* _GIVEN DATA_:
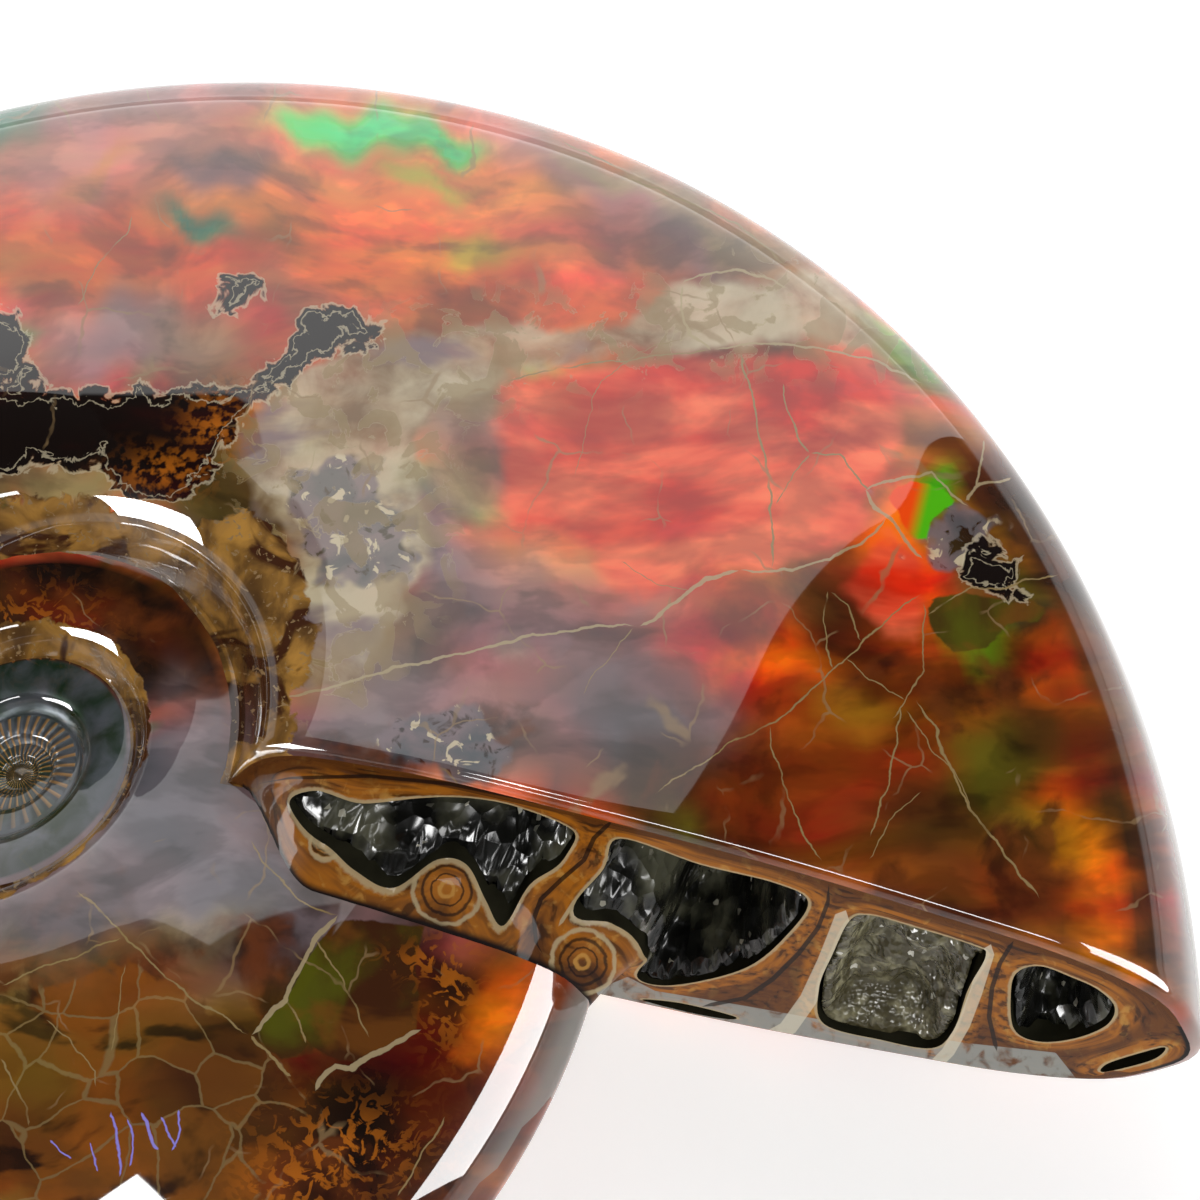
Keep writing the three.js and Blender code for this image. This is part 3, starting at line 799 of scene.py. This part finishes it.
CRACKS = [
    ([(655, 795), (700, 765), (740, 738), (775, 722), (800, 700), (830, 672), (860, 645),
      (905, 605), (925, 590)], 2.4),
    ([(923, 600), (924, 640), (922, 670), (912, 690), (893, 720)], 2.4),
    ([(915, 700), (935, 725), (943, 750), (958, 790), (985, 830), (1010, 860), (1040, 900)], 3.2),
    ([(905, 710), (930, 745), (955, 775), (975, 815), (1000, 850)], 2.0),
    ([(770, 725), (772, 745), (780, 775), (795, 815), (820, 862)], 2.4),
    ([(828, 592), (823, 620), (826, 645), (834, 668)], 2.2),
    ([(830, 594), (845, 605), (855, 625), (862, 642)], 2.2),
    ([(845, 658), (870, 680), (890, 692), (905, 700)], 2.0),
    ([(740, 352), (757, 420), (768, 480), (774, 540), (771, 570)], 3.0),
    ([(782, 380), (790, 420), (800, 442), (812, 455)], 2.6),
    ([(812, 455), (840, 455), (855, 475), (868, 492)], 3.0),
    ([(812, 455), (795, 472), (775, 505)], 2.2),
    ([(925, 614), (950, 602), (972, 588), (1000, 590), (1030, 580), (1060, 573)], 2.4),
    ([(560, 138), (640, 183), (700, 206), (740, 226), (762, 246), (790, 268)], 3.0),
    ([(495, 384), (560, 368), (640, 357), (712, 351)], 2.2),
    ([(690, 335), (640, 350), (600, 380), (572, 478)], 1.6),
    ([(636, 628), (610, 655), (580, 695)], 1.6),
    ([(620, 560), (660, 585), (690, 590)], 1.6),
    ([(900, 705), (898, 740), (885, 790), (868, 840)], 2.4),
    ([(922, 790), (890, 820), (868, 862)], 1.8),
    ([(133, 215), (125, 235), (95, 268), (78, 305)], 2.0),
    ([(250, 1034), (270, 1056), (291, 1074)], 4.0),
    ([(315, 940), (345, 985), (370, 1040)], 2.6),
    ([(285, 1000), (298, 1020), (306, 1044)], 2.6),
    ([(75, 890), (125, 936), (160, 972), (190, 996), (247, 1034)], 2.8),
    ([(0, 986), (60, 962), (122, 936)], 2.6),
    ([(45, 1020), (70, 1040), (95, 1070), (96, 1088)], 2.4),
    ([(127, 962), (118, 1010), (110, 1052)], 2.0),
    ([(0, 1060), (20, 1090), (30, 1128)], 2.6),
    ([(250, 840), (280, 880), (305, 905), (340, 915)], 2.6),
    ([(445, 1118), (420, 1160), (396, 1200)], 2.6),
]
# Painted reflection: short blue-violet streaks beside the top lamp's glare, standing in for its light split
# into colours
REFLECTION_STREAKS = [
    ([(112, 1112), (118, 1145), (120, 1178)], 3.0),
    ([(126, 1118), (134, 1140), (130, 1168)], 3.0),
    ([(143, 1112), (150, 1138), (156, 1150)], 4.0),
    ([(160, 1116), (168, 1134), (176, 1146)], 3.0),
    ([(178, 1110), (180, 1128), (172, 1150)], 3.0),
    ([(90, 1142), (94, 1156), (98, 1172)], 2.4),
    ([(50, 1138), (60, 1150), (72, 1158)], 2.4),
]
RIBS_PER_RADIAN = 34.0

# Faces near a line or the shards carry all the markings, faces near a painted region carry the
# regions only, and the other faces are plain. The faces in and beside the umbilicus carry its
# wall as well. The margins are in millimetres, pixels and hundreds of pixels.
PLAIN = 0
PATTERNED = 3
VEINED = 4
WALLED = 5
WALL_MARGIN = 1.05
LINE_MARGIN = 26
SHARD_MARGIN = 0.4
REGION_MARGIN = 0.58
LEAST_RUST = 0.005
PAINTED = ("dark", "pale", "window", "crystal", "flash", "olive")
near_line = depths["shards"] > -SHARD_MARGIN
for places, _ in VEINS + CRACKS + REFLECTION_STREAKS:
    near_line |= line_distance(pixels, np.array(places, float)) < LINE_MARGIN
near_wall = (up_the_wall > -WALL_MARGIN) | (whorl > 0)
near_paint = rusty * known > LEAST_RUST
for name in PAINTED:
    near_paint |= depths[name] > -REGION_MARGIN
skin_faces = fossil.data.polygons
first_corners = np.empty(len(skin_faces), np.int32)
skin_faces.foreach_get("loop_start", first_corners)
face_corners = np.empty(len(fossil.data.loops), np.int32)
fossil.data.loops.foreach_get("vertex_index", face_corners)
kinds = np.empty(len(skin_faces), np.int32)
skin_faces.foreach_get("material_index", kinds)
flank = kinds == PLAIN
kinds[flank & np.logical_or.reduceat(near_paint[face_corners], first_corners)] = PATTERNED
kinds[flank & np.logical_or.reduceat(near_line[face_corners], first_corners)] = VEINED
kinds[flank & np.logical_or.reduceat(near_wall[face_corners], first_corners)] = WALLED
skin_faces.foreach_set("material_index", kinds)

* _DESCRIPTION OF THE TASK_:
Make an exact copy of the material above.

* _ANSWER_:
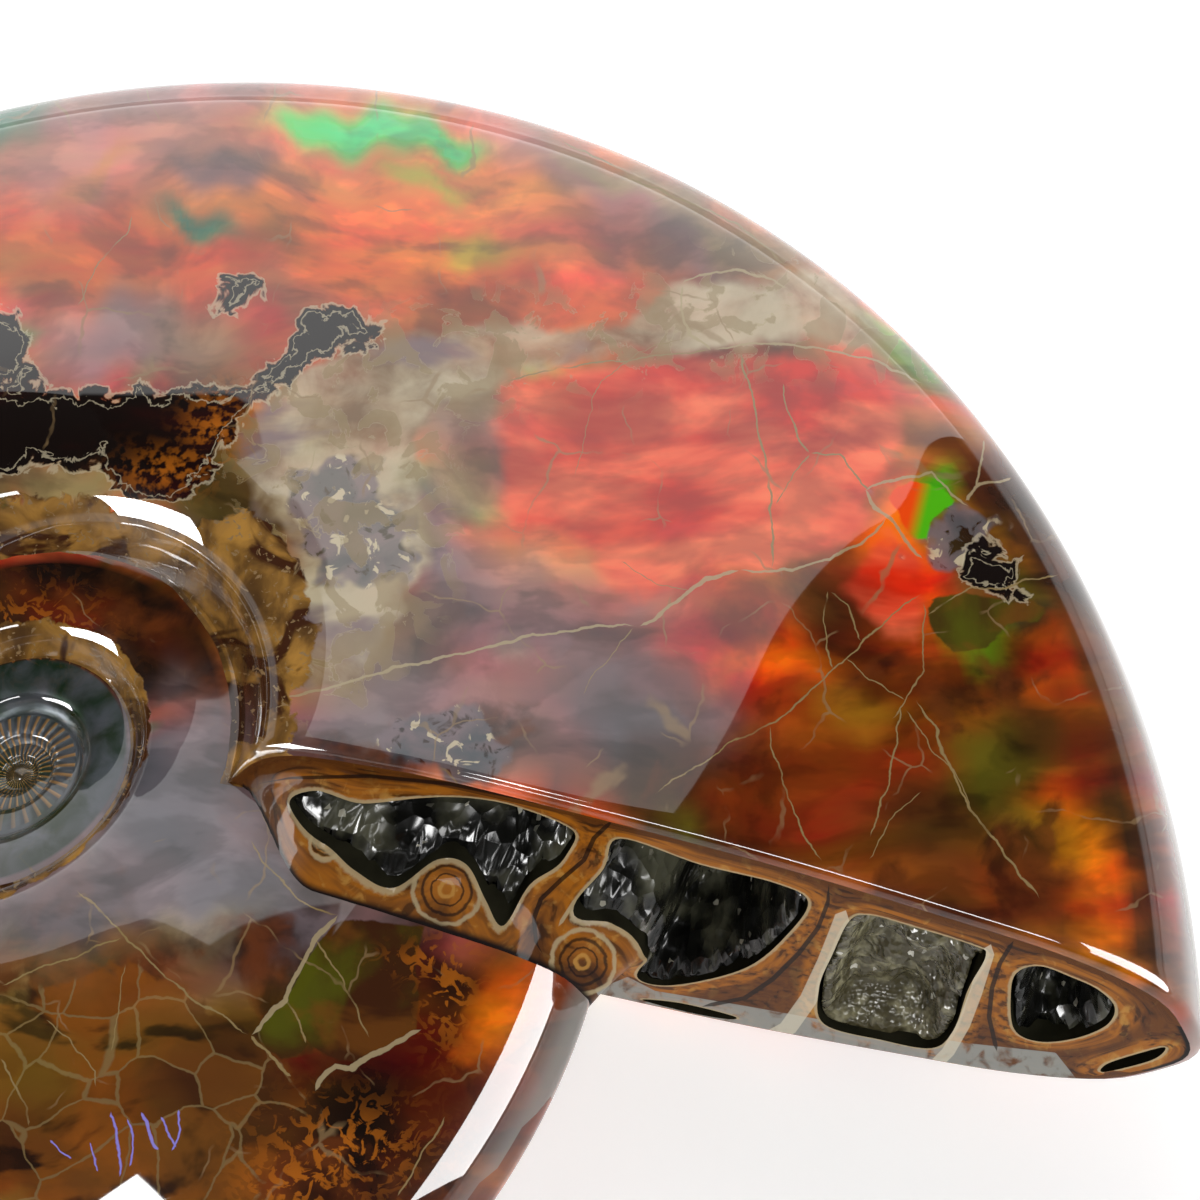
Keep writing the three.js and Blender code for this image. This is part 3, starting at line 799 of scene.py. This part finishes it.
CRACKS = [
    ([(655, 795), (700, 765), (740, 738), (775, 722), (800, 700), (830, 672), (860, 645),
      (905, 605), (925, 590)], 2.4),
    ([(923, 600), (924, 640), (922, 670), (912, 690), (893, 720)], 2.4),
    ([(915, 700), (935, 725), (943, 750), (958, 790), (985, 830), (1010, 860), (1040, 900)], 3.2),
    ([(905, 710), (930, 745), (955, 775), (975, 815), (1000, 850)], 2.0),
    ([(770, 725), (772, 745), (780, 775), (795, 815), (820, 862)], 2.4),
    ([(828, 592), (823, 620), (826, 645), (834, 668)], 2.2),
    ([(830, 594), (845, 605), (855, 625), (862, 642)], 2.2),
    ([(845, 658), (870, 680), (890, 692), (905, 700)], 2.0),
    ([(740, 352), (757, 420), (768, 480), (774, 540), (771, 570)], 3.0),
    ([(782, 380), (790, 420), (800, 442), (812, 455)], 2.6),
    ([(812, 455), (840, 455), (855, 475), (868, 492)], 3.0),
    ([(812, 455), (795, 472), (775, 505)], 2.2),
    ([(925, 614), (950, 602), (972, 588), (1000, 590), (1030, 580), (1060, 573)], 2.4),
    ([(560, 138), (640, 183), (700, 206), (740, 226), (762, 246), (790, 268)], 3.0),
    ([(495, 384), (560, 368), (640, 357), (712, 351)], 2.2),
    ([(690, 335), (640, 350), (600, 380), (572, 478)], 1.6),
    ([(636, 628), (610, 655), (580, 695)], 1.6),
    ([(620, 560), (660, 585), (690, 590)], 1.6),
    ([(900, 705), (898, 740), (885, 790), (868, 840)], 2.4),
    ([(922, 790), (890, 820), (868, 862)], 1.8),
    ([(133, 215), (125, 235), (95, 268), (78, 305)], 2.0),
    ([(250, 1034), (270, 1056), (291, 1074)], 4.0),
    ([(315, 940), (345, 985), (370, 1040)], 2.6),
    ([(285, 1000), (298, 1020), (306, 1044)], 2.6),
    ([(75, 890), (125, 936), (160, 972), (190, 996), (247, 1034)], 2.8),
    ([(0, 986), (60, 962), (122, 936)], 2.6),
    ([(45, 1020), (70, 1040), (95, 1070), (96, 1088)], 2.4),
    ([(127, 962), (118, 1010), (110, 1052)], 2.0),
    ([(0, 1060), (20, 1090), (30, 1128)], 2.6),
    ([(250, 840), (280, 880), (305, 905), (340, 915)], 2.6),
    ([(445, 1118), (420, 1160), (396, 1200)], 2.6),
]
# Painted reflection: short blue-violet streaks beside the top lamp's glare, standing in for its light split
# into colours
REFLECTION_STREAKS = [
    ([(112, 1112), (118, 1145), (120, 1178)], 3.0),
    ([(126, 1118), (134, 1140), (130, 1168)], 3.0),
    ([(143, 1112), (150, 1138), (156, 1150)], 4.0),
    ([(160, 1116), (168, 1134), (176, 1146)], 3.0),
    ([(178, 1110), (180, 1128), (172, 1150)], 3.0),
    ([(90, 1142), (94, 1156), (98, 1172)], 2.4),
    ([(50, 1138), (60, 1150), (72, 1158)], 2.4),
]
RIBS_PER_RADIAN = 34.0

# Faces near a line or the shards carry all the markings, faces near a painted region carry the
# regions only, and the other faces are plain. The faces in and beside the umbilicus carry its
# wall as well. The margins are in millimetres, pixels and hundreds of pixels.
PLAIN = 0
PATTERNED = 3
VEINED = 4
WALLED = 5
WALL_MARGIN = 1.05
LINE_MARGIN = 26
SHARD_MARGIN = 0.4
REGION_MARGIN = 0.58
LEAST_RUST = 0.005
PAINTED = ("dark", "pale", "window", "crystal", "flash", "olive")
near_line = depths["shards"] > -SHARD_MARGIN
for places, _ in VEINS + CRACKS + REFLECTION_STREAKS:
    near_line |= line_distance(pixels, np.array(places, float)) < LINE_MARGIN
near_wall = (up_the_wall > -WALL_MARGIN) | (whorl > 0)
near_paint = rusty * known > LEAST_RUST
for name in PAINTED:
    near_paint |= depths[name] > -REGION_MARGIN
skin_faces = fossil.data.polygons
first_corners = np.empty(len(skin_faces), np.int32)
skin_faces.foreach_get("loop_start", first_corners)
face_corners = np.empty(len(fossil.data.loops), np.int32)
fossil.data.loops.foreach_get("vertex_index", face_corners)
kinds = np.empty(len(skin_faces), np.int32)
skin_faces.foreach_get("material_index", kinds)
flank = kinds == PLAIN
kinds[flank & np.logical_or.reduceat(near_paint[face_corners], first_corners)] = PATTERNED
kinds[flank & np.logical_or.reduceat(near_line[face_corners], first_corners)] = VEINED
kinds[flank & np.logical_or.reduceat(near_wall[face_corners], first_corners)] = WALLED
skin_faces.foreach_set("material_index", kinds)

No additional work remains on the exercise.